Across the United States, cities consistently have the highest percentage of people commuting to work on bike across all age groups, meaning that access to bike-friendly streets is vital for a variety of clients in urban areas. A 2019 American Community Survey showed that in metropolitan areas, 1.5% of 16 to 24 year-olds commuted on bike, and just behind them, 1.3% of 25 to 44 year-olds did the same. The national averages for these age groups were 1.5% and 0.7%, respectively.
Individuals aged 25 to 44 who live in metropolitan areas were almost twice more likely to commute to work on bike than people in the same age group in the rest of the country. Similarly, while the number of people 45 and older who commuted on bike in metropolitan areas was relatively lower than the other two age groups (0.7%), it was still nearly twice as high as the national average for this specific age group.
Rothschild noticed that the draw of homes in areas that were once considered “very desirable because of their ZIP code” are now negatively affected “if their proximity is not within a 10-minute walk to public transit.”
Traficanto recalled a recent listing close to The 606 Trail where one of the biggest selling points was that homeowners could hop right onto the popular elevated walking and biking trail. “In 70% of my showings, accessibility [to the trail] was important to the clients,” she said. Additionally, clients often asked for the closest Divvy station, again highlighting the importance of access to bikes both for private use and for bike-sharing programs.

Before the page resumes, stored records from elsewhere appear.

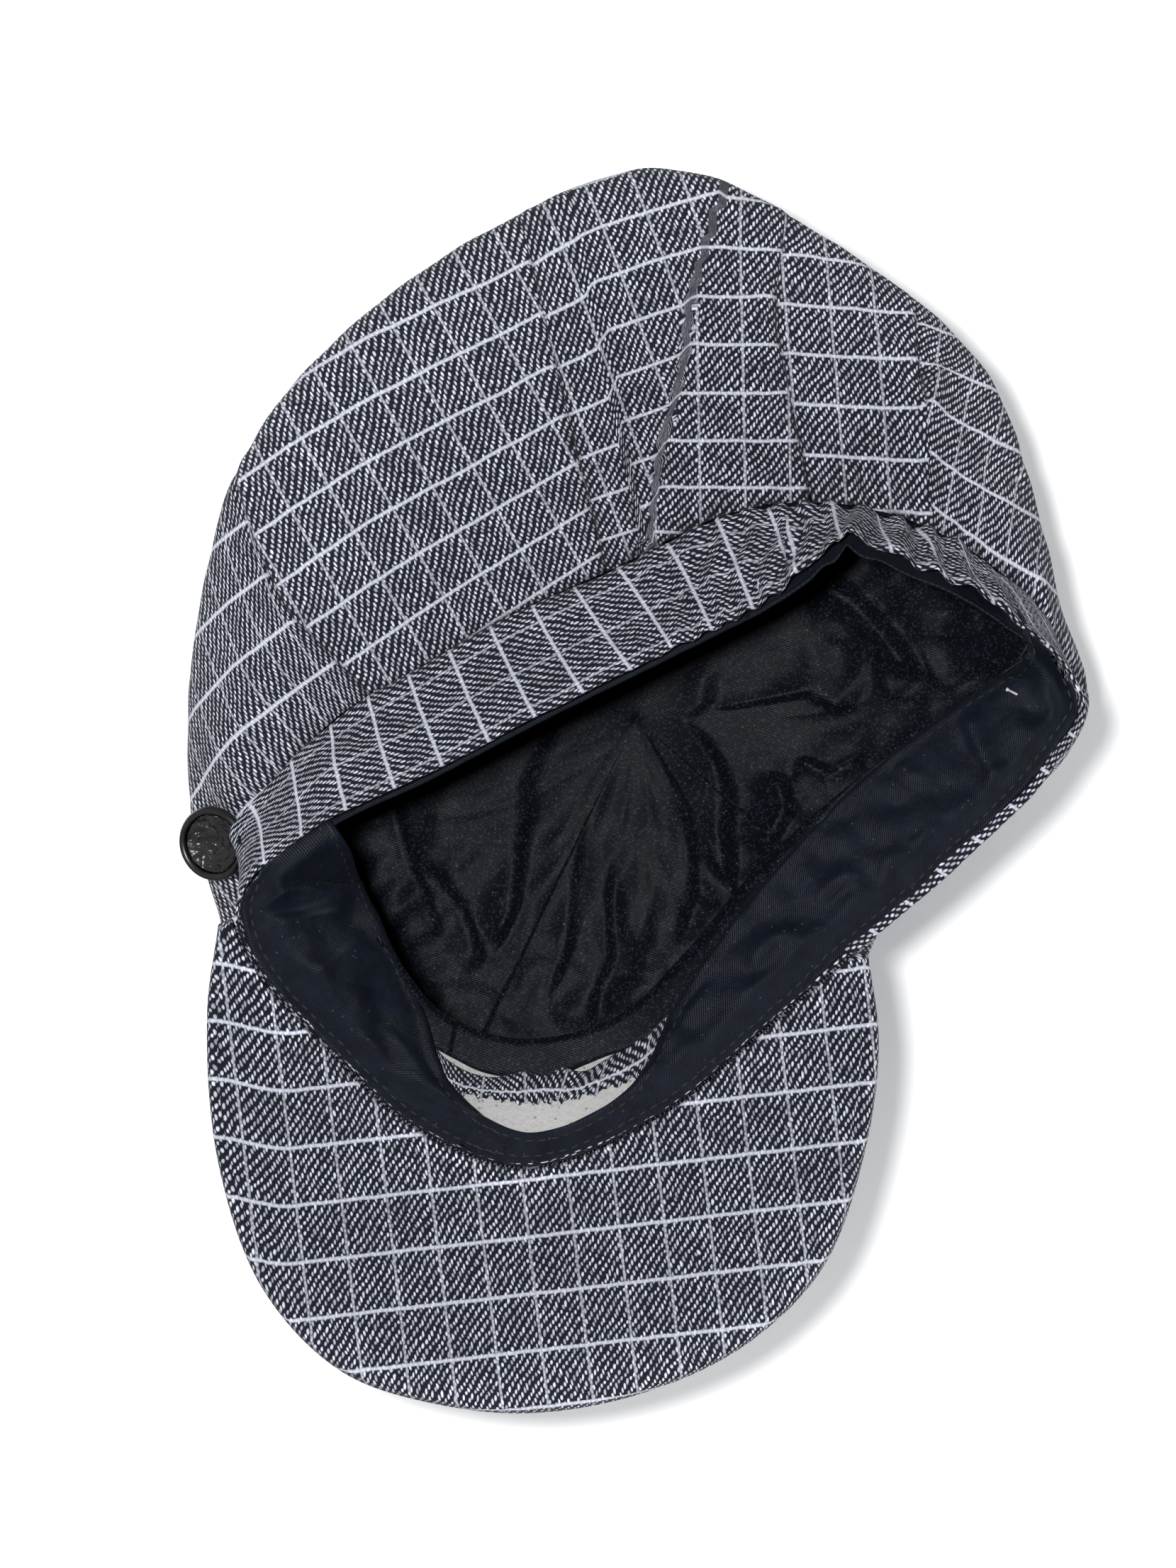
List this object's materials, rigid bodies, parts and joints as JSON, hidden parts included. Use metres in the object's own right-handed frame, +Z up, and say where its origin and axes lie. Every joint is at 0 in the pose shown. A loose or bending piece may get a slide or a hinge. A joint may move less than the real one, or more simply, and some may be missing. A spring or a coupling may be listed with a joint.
{
  "type": "newsboy cap",
  "caption": "Soft panelled newsboy cap with a stiff curved brim, a lined crown, a gathered headband and side studs.",
  "frame": {"origin": "middle of the bounding box, on the plane that the headband's lower rim stands on", "axes": "+Z up towards the crown button, the way the cap is worn; the brim points to -Y, the back of the crown to +Y and +X is the wearer's left"},
  "size_m": [0.2456, 0.3336, 0.097],
  "materials": {
    "plaid_wool": "coarse flecked wool twill with a white windowpane check",
    "lining_satin": "black twill-weave satin, low sheen",
    "sweatband_tape": "navy-black twill tape",
    "white_felt": "matt non-woven stiffener",
    "elastic": "matt",
    "brim_board": "matt",
    "gunmetal": "dark glossy gunmetal, hammered dish",
    "nylon": "translucent white"
  },
  "bodies": {
    "root": {"crown_panel_1": "plaid_wool", "crown_panel_2": "plaid_wool", "crown_panel_3": "plaid_wool", "crown_panel_4": "plaid_wool", "crown_panel_5": "plaid_wool", "crown_panel_6": "plaid_wool", "crown_panel_7": "plaid_wool", "crown_panel_8": "plaid_wool", "headband_left": "plaid_wool", "headband_back_gathered": "plaid_wool", "headband_right": "plaid_wool", "headband_front": "plaid_wool", "brim_under_cover": "plaid_wool", "brim_top_cover": "plaid_wool", "crown_button_cover": "plaid_wool", "lining_panel_1": "lining_satin", "lining_panel_2": "lining_satin", "lining_panel_3": "lining_satin", "lining_panel_4": "lining_satin", "sweatband_left": "sweatband_tape", "sweatband_right": "sweatband_tape", "front_stiffener": "white_felt", "back_elastic": "elastic", "brim_board": "brim_board", "crown_button_core": "brim_board", "stud_left_rim": "gunmetal", "stud_left_dish": "gunmetal", "stud_left_post": "gunmetal", "stud_right_rim": "gunmetal", "stud_right_dish": "gunmetal", "stud_right_post": "gunmetal", "tag_fastener_stub": "nylon"}
  },
  "joints": []
}
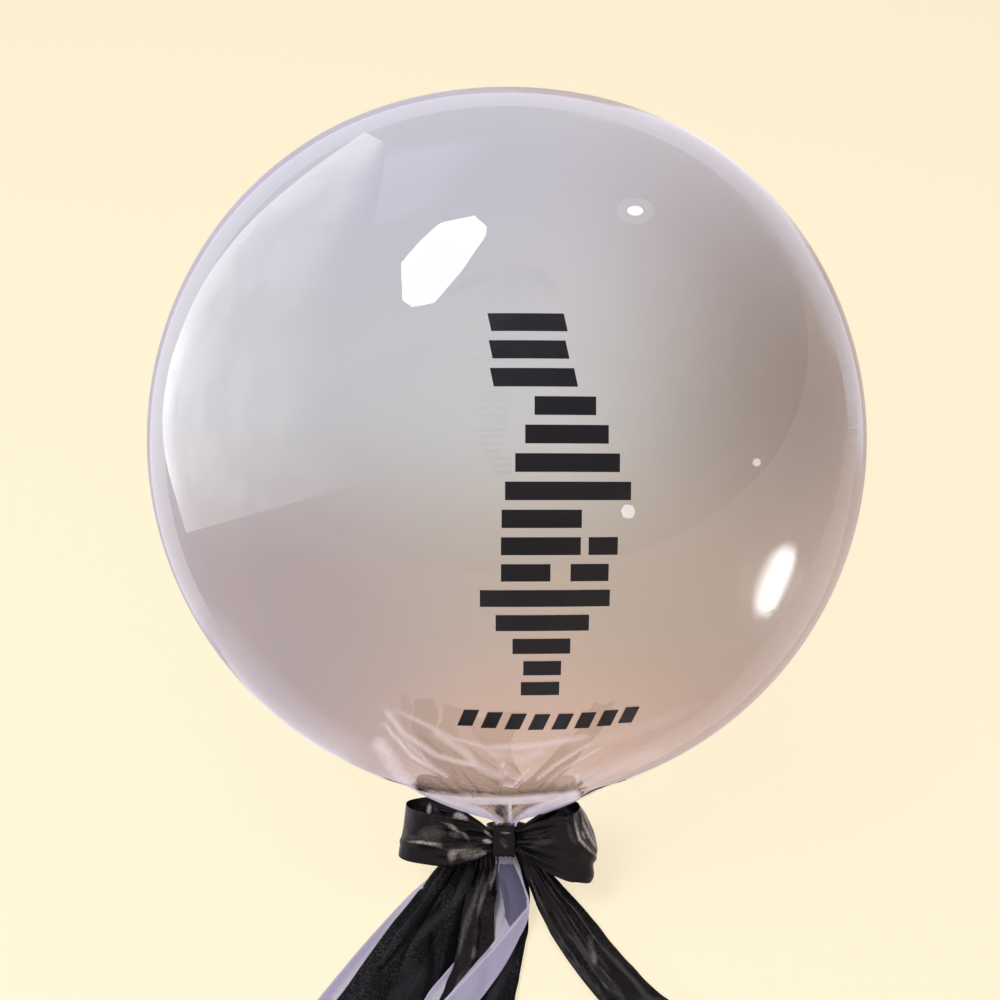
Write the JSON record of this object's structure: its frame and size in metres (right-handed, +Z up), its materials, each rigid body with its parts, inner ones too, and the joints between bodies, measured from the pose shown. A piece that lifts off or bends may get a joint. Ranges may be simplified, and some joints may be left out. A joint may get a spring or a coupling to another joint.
{
  "type": "clear bubble balloon with a bow and ribbons",
  "caption": "Clear round bubble balloon lying on its side, neck tied with a glossy black bow, with trailing velvet and lilac ribbons.",
  "frame": {"origin": "on the floor, at the centre of the small flat spot that the balloon rests on", "axes": "+Z up. +Y from the ribbons' cut ends towards the balloon. +X to the right as one faces the bow."},
  "size_m": [0.45, 0.6213, 0.4468],
  "materials": {
    "clear_film": "clear glossy film",
    "glossy_black_ribbon": "glossy, crumpled",
    "black_velvet": "short pile",
    "lilac_grosgrain": "fine cross ribs",
    "black_vinyl": "satin"
  },
  "bodies": {
    "root": {"balloon": "clear_film", "bow_loops": "glossy_black_ribbon", "bow_knot": "glossy_black_ribbon", "bow_neck_wrap": "glossy_black_ribbon", "bow_tail_left": "glossy_black_ribbon", "bow_tail_right": "glossy_black_ribbon", "velvet_ribbon_outer": "black_velvet", "velvet_ribbon_inner": "black_velvet", "velvet_ribbon_right": "black_velvet", "lilac_ribbon_left": "lilac_grosgrain", "lilac_ribbon_back": "lilac_grosgrain", "lilac_ribbon_front": "lilac_grosgrain", "vinyl_top_1": "black_vinyl", "vinyl_top_2": "black_vinyl", "vinyl_top_3": "black_vinyl", "vinyl_upper_1": "black_vinyl", "vinyl_upper_2": "black_vinyl", "vinyl_upper_3": "black_vinyl", "vinyl_upper_4": "black_vinyl", "vinyl_middle_1": "black_vinyl", "vinyl_middle_2": "black_vinyl", "vinyl_middle_3": "black_vinyl", "vinyl_lower_1": "black_vinyl", "vinyl_lower_2": "black_vinyl", "vinyl_lower_3": "black_vinyl", "vinyl_lower_4": "black_vinyl", "vinyl_lower_5": "black_vinyl", "vinyl_side_1": "black_vinyl", "vinyl_side_2": "black_vinyl", "vinyl_dash_1": "black_vinyl", "vinyl_dash_2": "black_vinyl", "vinyl_dash_3": "black_vinyl", "vinyl_dash_4": "black_vinyl", "vinyl_dash_5": "black_vinyl", "vinyl_dash_6": "black_vinyl", "vinyl_dash_7": "black_vinyl", "vinyl_dash_8": "black_vinyl"}
  },
  "joints": []
}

Traficanto also mentioned a trend in commuting that she has seen grow as bike-sharing programs become more accessible. “People are using rental bikes like a Divvy to get to train stops instead of driving. They just drop off the bike at a dock and avoid having to worry about parking.”
What the future holds
With new bike paths and a Divvy expansion on the horizon, now is an opportune time for real estate agents to get ahead of the curve and try incorporating biking into their work and life. Traficanto said she’d like to see more brokerages incorporate biking into real estate, perhaps by providing free loanable bikes to agents and clients at their offices.
Another important move would be to offer infrastructure for secure bike storage to encourage agents to bring their own bikes to the office. She also noted that if a client is looking for a listing near a Divvy station, but can’t find one, agents can look into requesting a station. “You can just go on their website and request one near your house,” she said, noting that planners give more weight to requests from multiple people, so it pays to seek support from others in the area. “If you give it a year, it could become a reality.”
Rothschild emphasized that biking is an important first step for moving toward a more sustainable metro area, and it’s one that the real estate community can have a major hand in. “It’s imperative that we begin to make choices that help our environment,” he said. “I hope that all companies prioritize environmental factors and work to slow and minimize the effects of climate change.”